The stories include modern takes on the Maccabean legacy of die-hard nationalism. In “Nona Maccabeus,” by Gloria Davidas, Kirchheimer, a grandmother in a Sephardic old-age home, holds firm to her Ladino roots, thwarting “the Ashkenazim who controlled her daily activities,” by dressing up and singing a Ladino Chanukah song instead of listening to the hip-hop Chanukah act that the home’s manager thrust upon them. In “Stabbing an Elephant,” by Max Apple, a young rabbi defiantly decides to not modify a pictorial detail of an elephant being stabbed in a Chanukah story book, despite intense pressure from the heavyweights in his community.

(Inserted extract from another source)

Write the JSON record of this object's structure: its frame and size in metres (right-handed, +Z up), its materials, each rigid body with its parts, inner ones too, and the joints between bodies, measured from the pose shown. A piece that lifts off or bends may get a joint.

Other stories deal with the Chanukah miracle itself. The oil, which burned for eight days instead of just one, was the result of modern technology placed in the Temple through time travel, recounts Harlan Ellison in “Go Toward the Light.” In Eli Weisel’s “A Hanukkah Story,” the miracle is one where a mysterious, anonymous laborer who helps a boy up after he has been beaten by thugs, turns out to be a holy man who studies privately with a mystical rabbi.

Like the little girl in the Myra Goldberg story, other stories deal with the prominence of Chanukah as an element of Jewish American identity. In “The Demon Foiled,” by Anne Roiphe, a Jewish mayor, newly elected to a fractious city, invites the TV cameras into his house when he is lighting the menorah. But the candles do not behave, and they self-extinguish before the mayor has a chance to give his prepared speech. Instead, the mayor says, “This is a promising sign, a menorah in rebellion against taking things for granted … a positive miracle….”

“I believe that we might have caught a sweet spot,” said Charlie Melcher, founder and publisher of Melcher Media, who helped put together the book. “Often a lot of Judaica publishing is not that great looking in terms of its design and artwork [so we wanted to create] something that is attractive and interesting and contemporary but clearly for the Chanukah Jewish market — [which] might be underserved. I hope this book will serve it well.”